As we have stated above, we expect that the application to be executed is given as a directed acyclic data-flow graph G=(V,A), unrolling loops if necessary.

There are three more parameters that strongly influence size and complexity of the ILPs. The most important one is an upper bound on the number of clock-cycles,  $\overline{C}$ . One way of computing this bound is the heuristic presented in Section 4; the closer this value is to the optimum, the smaller the resulting ILP; in general, the size of the ILP is positively correlated to the time needed for solving it. The other two parameters are the architecture dimensions  $N \times M$ . These parameters also influence the ILP size; note that they can have an effect on the solution value. When decreasing N and M, the optimal number of clock-cycles will increase, until there is no more feasible solution to SSBR.

Finally, each PE can communicate to its four axisparallel neighbors. We allow each PE to either store or compute one new intermediate result per clock-cycle.

In the following we provide details of our formulation. This is done in three steps: first we introduce the variables used in the model (Section 3.1); then we list all of the constraints (Section 3.2); finally, we describe the two objective functions (Section 3.3).

# 3.1. Variables

We employ four different kinds of binary variables: operation, storage, auxiliary storage, and usage variables. Operation variables  $x_{isnm}$  specify when and where an operation is executed. Setting  $x_{isnm}$  to one indicates that operation i is executed on the PE with indices n and m in clock-cycle s. Storage variables  $y_{isnm}$  indicate that the result of an operation is stored for later use. A value of one for  $y_{isnm}$  means that in clock-cycle s the result of operation i is stored on PE (n,m); auxiliary storage variables  $z_{asnm}$  allow for conjoint routing of results to more than one target. If  $z_{asnm}$  is equal to one, at clock-cycle s the result of operation i is stored for operation i on PE i one if at least one PE is used in step i.

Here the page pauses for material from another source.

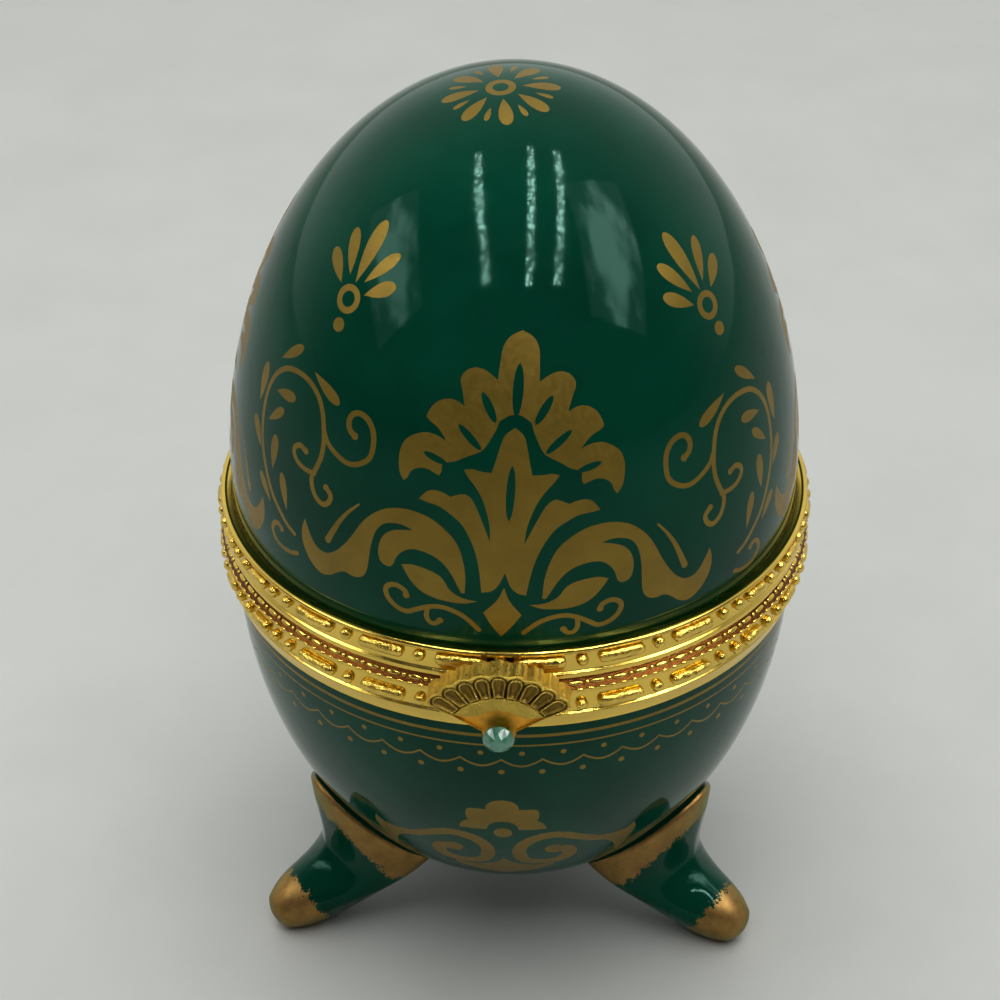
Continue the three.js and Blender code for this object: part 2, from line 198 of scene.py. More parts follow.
def rounded(points, radii, steps=3):
    """A closed profile whose corners are rounded, each within half of its shorter side."""
    points = [np.array(point, float) for point in points]
    out = []
    for i, (point, radius) in enumerate(zip(points, radii)):
        before, after = points[i - 1] - point, points[(i + 1) % len(points)] - point
        a, b = np.linalg.norm(before), np.linalg.norm(after)
        cut = min(radius, 0.45 * a, 0.45 * b)
        start, end = point + before / a * cut, point + after / b * cut
        for t in np.linspace(0, 1, steps + 1):
            out.append((1 - t) ** 2 * start + 2 * t * (1 - t) * point + t * t * end)
    return np.array(out)


def ring_faces(n, rings, first=0, closed=False):
    """Faces between rings of n vertices that follow each other, and from the last to the first if closed."""
    faces = []
    for row in range(rings if closed else rings - 1):
        low, high = first + row * n, first + (row + 1) % rings * n
        faces += [(low + i, low + (i + 1) % n, high + (i + 1) % n, high + i) for i in range(n)]
    return faces


def end_faces(n, first, middle):
    """Triangles that close a ring of n vertices with one in its middle."""
    return [(middle, first + i, first + (i + 1) % n) for i in range(n)]


def revolve(profile, steps, closed=True):
    """Vertices and faces of a profile turned about the egg's axis. A point on the axis becomes one vertex."""
    vertices, rows = [], []
    azimuths = np.linspace(0, 2 * math.pi, steps, endpoint=False)
    for radius, height in profile:
        first = len(vertices)
        if radius < 1e-6:
            rows.append([first] * steps)
            vertices.append((0, AXIS_Y, height))
        else:
            rows.append(list(range(first, first + steps)))
            vertices.extend(around(azimuths, radius, height).tolist())
    faces = []
    for row in range(len(rows) if closed else len(rows) - 1):
        low, high = rows[row], rows[(row + 1) % len(rows)]
        for i in range(steps):
            j = (i + 1) % steps
            face = [low[i], low[j], high[j], high[i]]
            face = [corner for k, corner in enumerate(face) if corner != face[k - 1]]
            if len(face) > 2:
                faces.append(face)
    return vertices, faces


def block(name, xs, ys, zs):
    """A plain gilt block between pairs of places along X, Y and Z."""
    corners = [(x, y, z) for x in xs for y in ys for z in zs]
    sides = [(0, 1, 3, 2), (4, 6, 7, 5), (0, 4, 5, 1), (2, 3, 7, 6), (0, 2, 6, 4), (1, 5, 7, 3)]
    return outward(new_object(name, corners, sides, (finish("gilt"),), smooth=False))


def outward(obj):
    """Turns the faces of closed shells outwards."""
    work = bmesh.new()
    work.from_mesh(obj.data)
    bmesh.ops.recalc_face_normals(work, faces=work.faces)
    work.to_mesh(obj.data)
    work.free()
    obj.data.update()
    return obj


def weighted(obj):
    """Keeps flat faces flat where they meet small round edges."""
    modifier = obj.modifiers.new("Flat faces", "WEIGHTED_NORMAL")
    modifier.mode = "FACE_AREA"
    modifier.keep_sharp = True
    return plain(obj)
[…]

The scheduling part of our ILP formulation is based on [12], which proposes a preprocessing algorithm for reducing the number of variables. This is based on as-soon-aspossible (ASAP) and as-late-as-possible (ALAP) scheduling algorithms. As a consequence, operation variables  $x_{isnm}$  have indices  $s \in S_i := \{1 + \mathsf{ASAP}(i), \dots, \overline{C} - \mathsf{ALAP}(i)\}$ , storage variables  $y_{isnm}$  have indices  $s \in S_i' := \{2 + \mathsf{ASAP}(i), \dots, \overline{C} - 1\}$  and auxiliary storage variables  $z_{a_{ij}snm}$  have indices  $s \in S_{a_{ij}} := \{2 + \mathsf{ASAP}(i), \dots, \overline{C} - 1 - \mathsf{ALAP}(j)\}$ , instead of  $s \in \{1, \dots, \overline{C}\}$ .

### 3.2. Constraints

Each operation has to be executed exactly once. This is expressed by the following *assignment constraints*:

$$\sum_{s \in S_i} \sum_{n=1}^{N} \sum_{m=1}^{M} x_{isnm} = 1 \qquad \forall i = 1, \dots, |V|.$$
 (1)

The edges of the graph describe predecessor-successor relationships. They are reflected in *timing constraints*,  $\forall \ a_{ij} \in A(G) \quad \forall \ s \in S_i \cup S_j$ 

$$\sum_{t \in S_i}^{t \ge s} \sum_{n=1}^{N} \sum_{m=1}^{M} x_{itnm} + \sum_{t \in S_i}^{t \le s} \sum_{n=1}^{N} \sum_{m=1}^{M} x_{jtnm} \le 1. \quad (2)$$

If for an edge  $a_{ij}$ , operation j is to be executed before or in clock-cycle s, operation i is a predecessor of j and must not be scheduled in cycle s or later.

Constraints (1) and (2) are taken from [12]; the polyhedron described by these two constraints is integral. This is no longer the case after more constraints have been added.

The resource constraints enforce that each PE can only execute or store one operation at a time:  $\forall \ s \in S \quad \forall \ n = 1, \dots, N \quad \forall \ m = 1, \dots, M$ 

$$\sum_{i=1}^{numOps} (1_{s \in S_i} \cdot x_{isnm} + 1_{s \in S_i'} \cdot y_{isnm}) \le 1.$$
 (3)

Here, " $1_{cond}$ " equals 1 iff the condition cond is true.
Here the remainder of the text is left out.